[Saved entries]
::::::::::

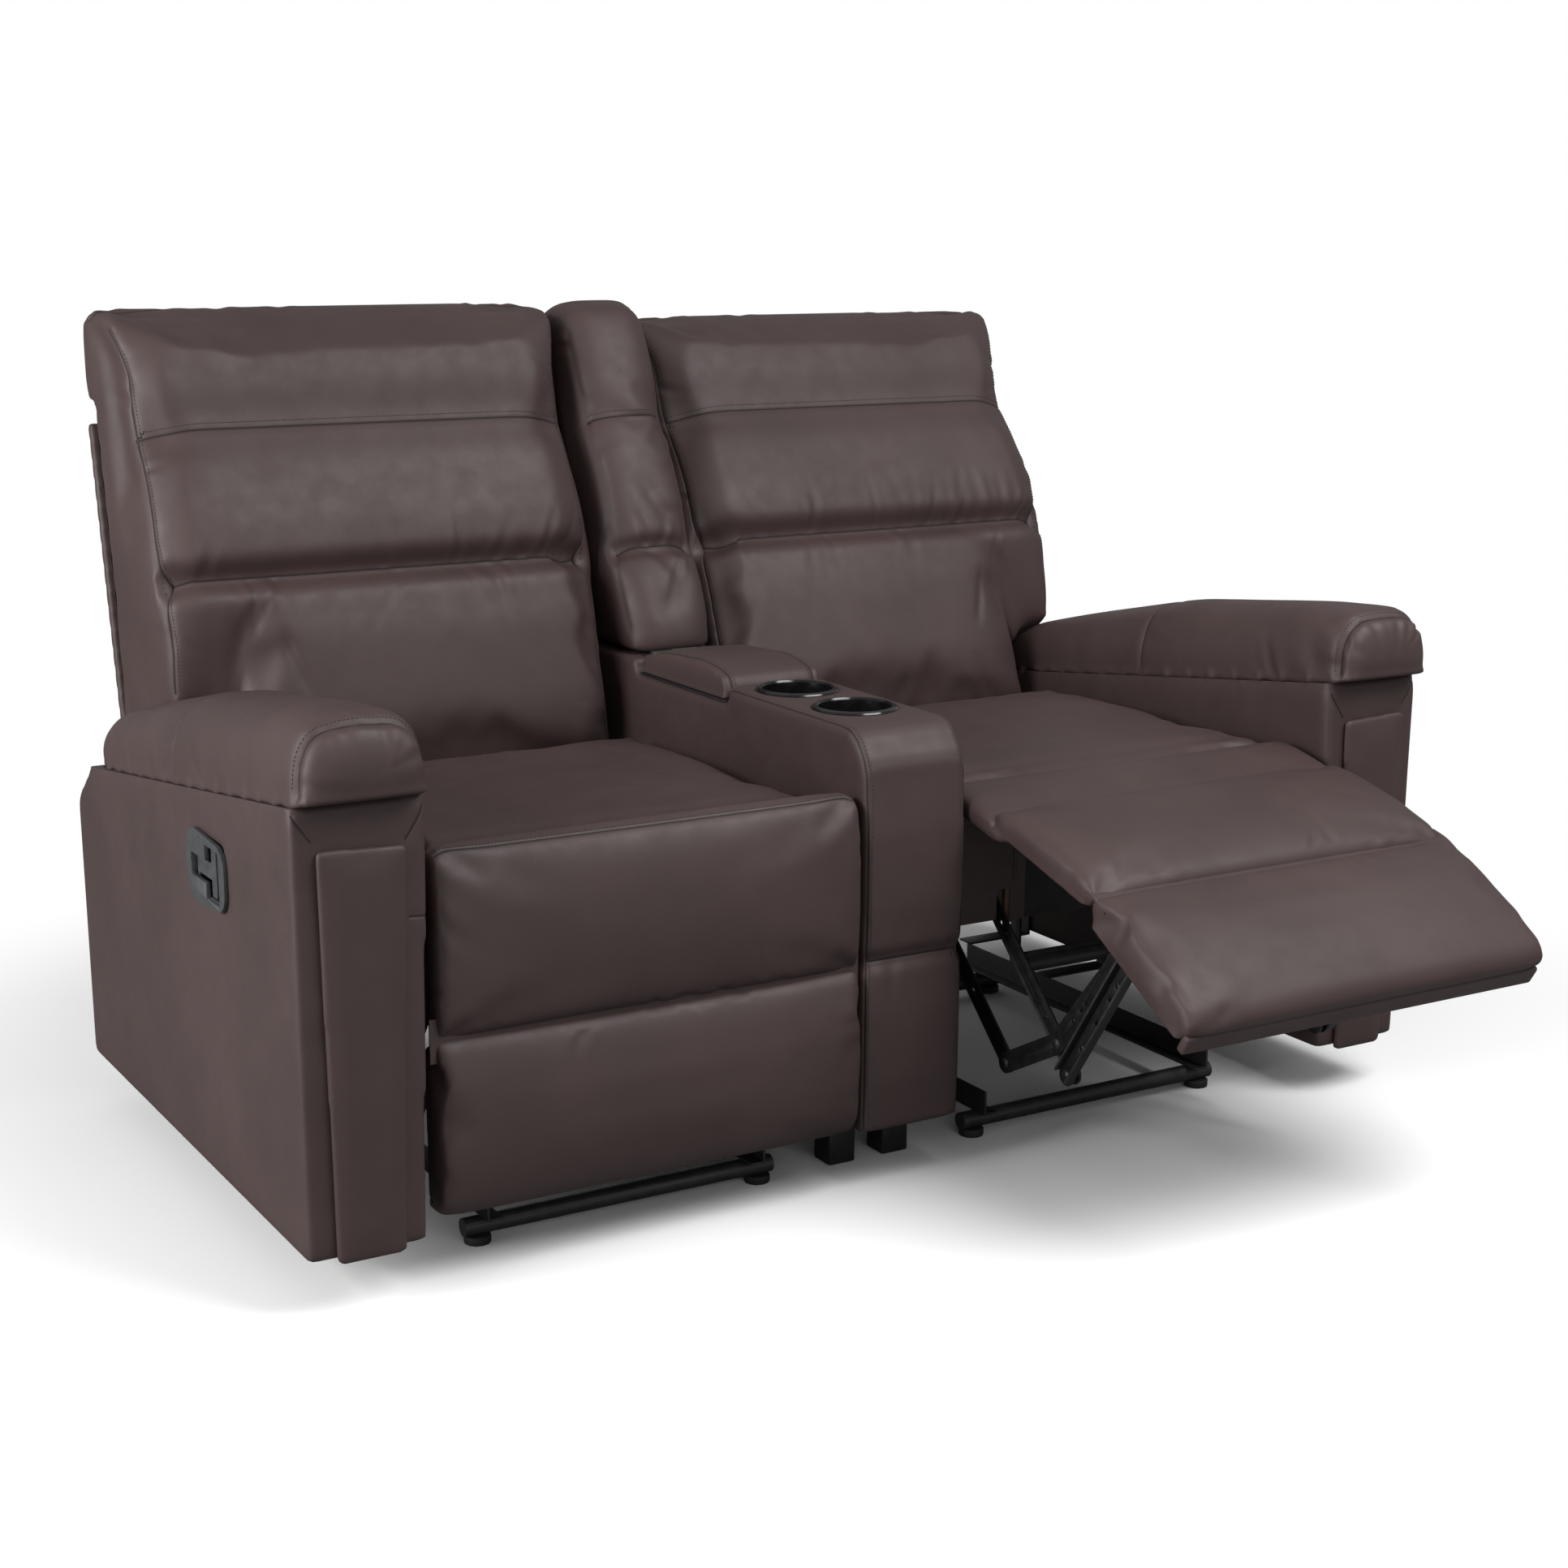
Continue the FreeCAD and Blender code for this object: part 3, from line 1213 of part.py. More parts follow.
def lift_link(name):
    """The long channel link from the crank's end to the foot bracket."""
    half, thick = size("link_half"), size("link_thick")
    run = Vector(lift_pivot[0] - crank_end[0], lift_pivot[1] - crank_end[1], 0)
    long_run = run.Length
    run.normalize()
    aside = Vector(-run.y, run.x, 0)
    start = Vector(crank_end[0], crank_end[1], 0)
    pads = [(at(level(3)), "link_thick", capsule(crank_end, lift_pivot, half))]
    for sign in (1.0, -1.0):
        corners = [start + aside * sign * (half - thick), start + aside * sign * half,
                   start + aside * sign * half + run * long_run,
                   start + aside * sign * (half - thick) + run * long_run]
        pads.append((at(level(3) + " + link_thick"), "link_flange",
                     rounded([(corner.x, corner.y, 0.0) for corner in corners])))
    body = plate(name + "_bar", pads)
    return drill(body, [crank_end], LINK_BORE, at(level(3) + " + link_thick"), "link_thick")


def lift_links(side):
    """Both long channel links of one footrest."""
    return swung(side, both_sides("lift_link_" + side, lift_link), crank_end, crank_end_out, lift_turn)


def tilt_link(name):
    """The bent link from the foot bracket over the crank to the rear link."""
    half = size("link_half")
    body = plate(name + "_bar", [(at(level(1)), "link_thick", capsule(crank_joint, tilt_pivot, half)),
                                 (at(level(1)), "link_thick", capsule(crank_joint, rear_end, half))])
    return drill(body, [crank_joint], LINK_BORE, at(level(1) + " + link_thick"), "link_thick")


def tilt_links(side):
    """Both bent links of one footrest."""
    return swung(side, both_sides("tilt_link_" + side, tilt_link), crank_joint, crank_joint_out, tilt_turn)


def rear_link(name):
    """The rear link from the side plate to the bent link's tail."""
    body = plate(name + "_bar", [(at(level(0)), "link_thick",
                                  capsule(rear_pivot, rear_end, size("link_half")))])
    return drill(body, [rear_pivot], LINK_BORE, at(level(0) + " + link_thick"), "link_thick")


def rear_links(side):
    """Both rear links of one footrest."""
    return swung(side, both_sides("rear_link_" + side, rear_link), rear_pivot, rear_pivot, rear_turn)


publish_pair("crank", cranks)
publish_pair("lift_link", lift_links)
publish_pair("tilt_link", tilt_links)
publish_pair("rear_link", rear_links)


# Check every piece, then write it

doc.recompute()
for item in doc.Objects:
    if "Invalid" in item.State or "Error" in item.State:
        raise RuntimeError("failed: %s %s" % (item.Name, item.State))
for node in nodes:
    if node.Shape.isNull() or not node.Shape.isValid() or not node.Shape.Solids:
        raise RuntimeError("bad shape: " + node.Label)

os.makedirs("parts", exist_ok=True)
whole = FreeCAD.BoundBox()
for node in nodes:
    node.Shape.exportStep("parts/%s.step" % node.Label)
    whole.add(node.Shape.BoundBox)
print("pieces", len(nodes), "box", whole)
print("turns: bridge %.2f foot %.2f crank %.2f lift %.3f tilt %.3f rear %.3f" % (
    -size("bridge_turn"), -size("foot_turn"), -size("crank_turn"), lift_turn, tilt_turn, rear_turn))
print("crank end out", crank_end_out, "crank joint out", crank_joint_out, "foot hinge out", foot_hinge_out)
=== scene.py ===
import logging
import math
from contextlib import contextmanager
from dataclasses import dataclass
from enum import Enum
from typing import Callable, Iterable, Iterator, Sequence

import bpy
import numpy as np
from mathutils import Matrix, Vector
from mathutils.bvhtree import BVHTree


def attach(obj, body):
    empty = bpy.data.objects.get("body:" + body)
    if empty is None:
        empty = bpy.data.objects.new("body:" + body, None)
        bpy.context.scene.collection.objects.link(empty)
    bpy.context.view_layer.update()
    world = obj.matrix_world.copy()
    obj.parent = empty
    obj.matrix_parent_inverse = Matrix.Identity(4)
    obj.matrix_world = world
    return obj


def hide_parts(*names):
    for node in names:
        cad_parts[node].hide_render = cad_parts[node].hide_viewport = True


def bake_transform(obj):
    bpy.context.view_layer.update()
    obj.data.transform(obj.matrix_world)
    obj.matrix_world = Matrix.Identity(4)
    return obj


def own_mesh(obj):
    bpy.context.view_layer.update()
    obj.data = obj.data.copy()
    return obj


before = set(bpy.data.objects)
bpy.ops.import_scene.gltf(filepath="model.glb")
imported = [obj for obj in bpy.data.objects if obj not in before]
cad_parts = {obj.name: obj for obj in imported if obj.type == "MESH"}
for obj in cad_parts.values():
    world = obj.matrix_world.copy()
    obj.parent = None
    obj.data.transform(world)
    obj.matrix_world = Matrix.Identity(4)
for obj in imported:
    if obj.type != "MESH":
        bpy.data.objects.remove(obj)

# Reclining loveseat with a centre console: the leather, the linkage and the studio round it.
# Cushions are drawn for the right-hand seat with its footrest closed and its back upright, in metres,
# with y counted back from the front of the arms, then set in their place and mirrored for the left.

log = logging.getLogger("loveseat")
Place = tuple[float, float]
Point = tuple[float, float, float]
Colour = tuple[float, float, float, float]
Array = np.ndarray
Piece = bpy.types.Object
Node, Tree, Socket = bpy.types.Node, bpy.types.NodeTree, bpy.types.NodeSocket
Inputs = dict[str | int, object]
Rule = Callable[[Array], Array]
MIRROR = Matrix.Scale(-1.0, 4, (1.0, 0.0, 0.0))
# How far the origin lies behind the front of the arms. Then the leaning plane of the backs: the height of
# its foot and its slope. Then the armrest: the height and fall of the plane below it, the middle and half
# of its width, and the roundness of its arch across and upward.
ORIGIN_BACK = 0.284
BACK_FOOT, BACK_SLOPE = 0.402, 0.17
ARM_TOP, ARM_SLOPE = 0.563, 0.1326
ARM_MIDDLE, ARM_HALF = 0.6975, 0.0775
ARCH_WIDE, ARCH_HIGH = 0.55, 0.7
SIDED_BODIES = ("back", "crank_arm", "lift_arm", "footrest", "bridge", "tilt_arm", "rear_arm", "handle")
for spare in ("Cube", "Light", "Camera"):
    if spare in bpy.data.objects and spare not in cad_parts:
        bpy.data.objects.remove(bpy.data.objects[spare])
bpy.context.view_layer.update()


def rgb(red: int, green: int, blue: int) -> Colour:
    """A colour as it is seen on a screen, from 0 to 255, for a shader socket."""
    parts = []
    for part in (red, green, blue):
        share = part / 255.0
        parts.append(share / 12.92 if share <= 0.04045 else ((share + 0.055) / 1.055) ** 2.4)
    return (parts[0], parts[1], parts[2], 1.0)


def scaled(colour: Colour, factor: float, lift: float = 0.0) -> Colour:
    """A colour made darker or lighter, up to white."""
    return tuple(min(1.0, part * factor + lift) for part in colour[:3]) + (1.0,)


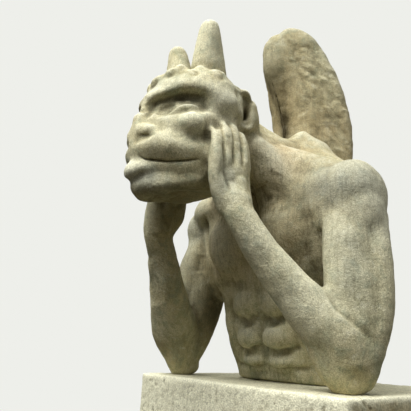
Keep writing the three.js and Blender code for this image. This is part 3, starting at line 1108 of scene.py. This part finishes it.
body = carveFigure()
weatherAndLightOnFigure(body)
body.data.materials.append(stoneMaterial("figureStone", 560.0, 0.46, 1.0))
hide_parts("gargoyle_figure")
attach(body, "root")
print("figure weathered", len(body.data.vertices), "vertices", len(body.data.polygons), "faces")


# Block

blockSet = {
    "voxel": 0.0036,
    "smooth": 4,
    "wornArris": 2.6,
    "swell": 0.6,
}


def carveBlock():
    block = copyOfNode("parapet_block", "weathered_block")
    applyModifier(block, "REMESH", mode="VOXEL", voxel_size=blockSet["voxel"])
    applyModifier(block, "SMOOTH", factor=0.5, iterations=blockSet["smooth"])
    clay = Clay(block)
    low, high = clay.points.min(axis=0), clay.points.max(axis=0)
    unevenness(clay, ((70, 1.1), (19, 0.8), (7, 0.5)))
    arris = proudness(clay, 10)
    for index in np.nonzero(arris > 0.25)[0]:
        x, y, z = clay.points[index]
        wear = noise.noise((x / 26, y / 26, z / 26)) + 0.6 * noise.noise((x / 9, y / 9, z / 9))
        clay.points[index] -= clay.normals[index] * max(0, wear - 0.1) * blockSet["wornArris"]
    clay.points = np.clip(clay.points, low - blockSet["swell"], high + blockSet["swell"])
    clay.points[:, 2] = np.minimum(clay.points[:, 2], 0)
    under = clay.points[:, 2] < low[2] + 2.5
    clay.points[under, 2] = low[2]
    clay.write()
    shadeSmooth(block)
    return block


def weatherAndLightOnBlock(block):
    clay = Clay(block)
    fine = proudness(clay, 3)
    wide = proudness(clay, 12)
    high = clay.points[:, 2]
    front = np.clip(-clay.normals[:, 1], 0, 1)
    right = np.clip(clay.normals[:, 0], 0, 1)
    top = np.clip(clay.normals[:, 2], 0, 1)
    # Painted shadow where the figure sits and where the elbow rests.
    contactShadow = stains(clay, (
        ((0, 40, 0), (150, 110, 20), 0.7),
        ((226, -110, 0), (46, 46, 20), 0.6),
    ), False)
    # Creases darker as dirt and painted shade, painted shadow where the figure rests, and darker towards
    # the bottom.
    grime = np.clip(-fine * 0.9, 0, 0.5) + contactShadow * 0.6 + np.clip((-100 - high) / 60, 0, 0.35)
    # The right side darker: painted shade.
    grime += right * 0.26
    # Front and top faces lighter: painted light; paler arrises as wear and painted highlight.
    crest = np.clip(0.06 + front * 0.80 + top * 0.55 + wide * 0.28, 0, 0.92)
    warm = stains(clay, (((280, 60, -60), (80, 200, 90), 0.40),))
    cool = stains(clay, (((-120, -200, -40), (120, 60, 60), 0.30),))
    streaks = 0.25 + 0.35 * (high < high.max() - 4)
    storeValues(block, grime=grime, crest=crest, warm=warm, cool=cool, streaks=streaks)


block = carveBlock()
weatherAndLightOnBlock(block)
block.data.materials.append(stoneMaterial("blockStone", 380.0, 0.25, 1.16))
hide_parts("parapet_block")
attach(block, "root")
print("block weathered", len(block.data.polygons), "faces")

::::::::::

» SHORT EXERCISE: Give again, word for word, only the lines running from the line with "whole = FreeCAD.BoundBox()" through the line with "obj.parent = empty"; include both of those lines.

» CORRECT OUTPUT:
whole = FreeCAD.BoundBox()
for node in nodes:
    node.Shape.exportStep("parts/%s.step" % node.Label)
    whole.add(node.Shape.BoundBox)
print("pieces", len(nodes), "box", whole)
print("turns: bridge %.2f foot %.2f crank %.2f lift %.3f tilt %.3f rear %.3f" % (
    -size("bridge_turn"), -size("foot_turn"), -size("crank_turn"), lift_turn, tilt_turn, rear_turn))
print("crank end out", crank_end_out, "crank joint out", crank_joint_out, "foot hinge out", foot_hinge_out)
=== scene.py ===
import logging
import math
from contextlib import contextmanager
from dataclasses import dataclass
from enum import Enum
from typing import Callable, Iterable, Iterator, Sequence

import bpy
import numpy as np
from mathutils import Matrix, Vector
from mathutils.bvhtree import BVHTree


def attach(obj, body):
    empty = bpy.data.objects.get("body:" + body)
    if empty is None:
        empty = bpy.data.objects.new("body:" + body, None)
        bpy.context.scene.collection.objects.link(empty)
    bpy.context.view_layer.update()
    world = obj.matrix_world.copy()
    obj.parent = empty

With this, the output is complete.